For the time being we still live in a world where corporations cannot vote, but if the supermarkets could cast a ballot in next month’s Scottish independence referendum it’s a fair bet they might line-up alongside the ‘no’ camp.
Tesco and Asda have already warned of the potential for rising food prices if Scotland votes ‘yes’, but latest figures on grocery property trends suggests the supermarkets are also scaling back construction of new stores north of the border amid the political uncertainty.
Data from property consultants CBRE has found that Scotland has the largest amount of new floorspace in the pipeline in the whole of the Great Britain, but that grocery retailers are currently constructing only a tiny proportion of this space.
By the end of March 2014, supermarkets had 6.55m square feet of Scottish floorspace in the pipeline – stores that have either been proposed or have already received planning approval.
This represents 13.75% of total pipeline floorspace in the UK (excluding Northern Ireland), topping the South East region which has 5.6m sq ft proposed (11.8% of the GB total).
However, while the South East is responsible for 13.8% of pipeline under construction (behind the West Midlands on 17.8% and Yorkshire and Humber on 14.2%), Scotland represents just 6% of total supermarket construction.
As a proportion, just 2.3% of the total Scottish pipeline is currently being constructed – well below the total national proportion of 5.2% and the lowest proportion of all eleven regions listed by CBRE (by contrast 8.5% of London’s pipeline is under construction and 10.2% in the West Midlands).

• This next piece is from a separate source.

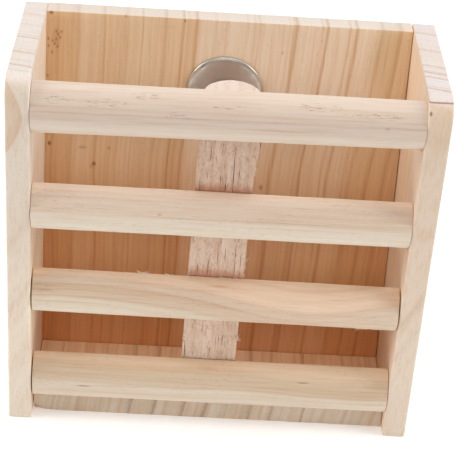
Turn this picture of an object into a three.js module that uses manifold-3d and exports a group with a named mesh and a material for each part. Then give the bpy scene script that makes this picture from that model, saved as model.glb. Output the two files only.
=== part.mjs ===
// Hay rack feeder: a small wedge-shaped wooden hay box for rabbits and other small livestock.
// Four boards make the box, four half-round slats close the slanted front, a half-round strut
// stiffens the slats from behind, and one bolt with a wing nut clamps the box to a wire wall.
// Millimetres, +Z up, +X to the right, the slatted front towards -Y.
// The origin is the centre of the footprint, at the height of the feet.
import * as THREE from "three";
import { mergeVertices } from "three/addons/utils/BufferGeometryUtils.js";
import Module from "manifold-3d";

const wasm = await Module();
wasm.setup();

// ---- driving dimensions ----
const WIDTH = 180;
const HEIGHT = 177;
const BASE_DEPTH = 62;
const TOP_DEPTH = 88;
const BOARD = 10;
const GAP = 0.3;

const CORNER_RADIUS = 9;
const FLOOR_SETBACK = 7.5;

const RACK_SETBACK = 9.9;
const SLAT_THICKNESS = 10.3;
const SLATS = [
  { name: "slat_top", height: 162.9, halfWidth: 11.3, tilt: 0.5 },
  { name: "slat_upper", height: 113.2, halfWidth: 10.7, tilt: 0 },
  { name: "slat_lower", height: 68.1, halfWidth: 10.6, tilt: -0.25 },
  { name: "slat_bottom", height: 20.7, halfWidth: 11.4, tilt: 0 },
];

const STRUT_RADIUS = 12.1;
const STRUT_TOP = 171.2;
const STRUT_FOOT_X = -1.8;
const STRUT_LEAN = 1;

const BOLT_X = -0.8;
const BOLT_Z = 143;
const BOLT_RADIUS = 2.85;
const BOLT_LENGTH = 35;
const HEAD_ACROSS_FLATS = 10;
const HEAD_HEIGHT = 4;
const TIP_CHAMFER = 0.8;
const WASHER_RADIUS = 17.3;
const WASHER_HOLE = 3.3;
const WASHER_THICKNESS = 1.5;
const WASHER_EDGE = 0.5;
const PANEL_HOLE = 3.5;
const NUT_BORE = 3.15;
const NUT_HEIGHT = 8;
const NUT_ANGLE = 20;
const WING_THICKNESS = 2.4;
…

There are, of course, different ways to read the data. The strong Scottish overall pipeline could be seen to be a sign of continued supermarket investment in the country or it could be that retailers are finding it harder to secure building permission in Scotland to enable construction to begin.
But in an era of sharply when land already approved for building is increasing being held undeveloped by supermarkets, the lack of activity on this large Scottish pipeline suggests a mood of caution is prevailing.
The data also backs up previous figures cited by The Grocer (from property analysts Glenigan), which found that UK store planning approvals were up 69% in 2013 over 2011, but up only 53% in Scotland over the same period.
Late last year Sainsbury’s and Asda suggested that the expansion of their Scottish footprints would slow due to uncertainty over the tax policies of a newly independent Scotland.
All of this indicates that supermarkets are keeping their powder dry in Scotland until there is some clarity about the nation’s future – not least about Scotland’s position in relation to the EU and the pound.
That mood of caution, of course, is not attached to Scotland alone. The unprecedented pressures the big five supermarkets are being subjected to has caused the amount of newly proposed floorspace (i.e. applications without consent) to fall to the lowest level since late 2008. At the same time, the floorspace with planning consent is at an all-time high (of 29.9m sq ft), but construction rates are at their lowest since March 2011.
Christopher Keen, director, CBRE retail lease consultancy, concluded: “The grocers’ preference for smaller store formats is showing through now with the amount of ‘proposed’ floorspace at its lowest level since the ‘race for space’ began at the onset of the credit crisis.
“The reason for the shift to smaller stores is in part a response to changing consumer shopping patterns but also because they are lower cap ex to deliver, have less impact on trade of existing stores and are easier to secure planning permission.”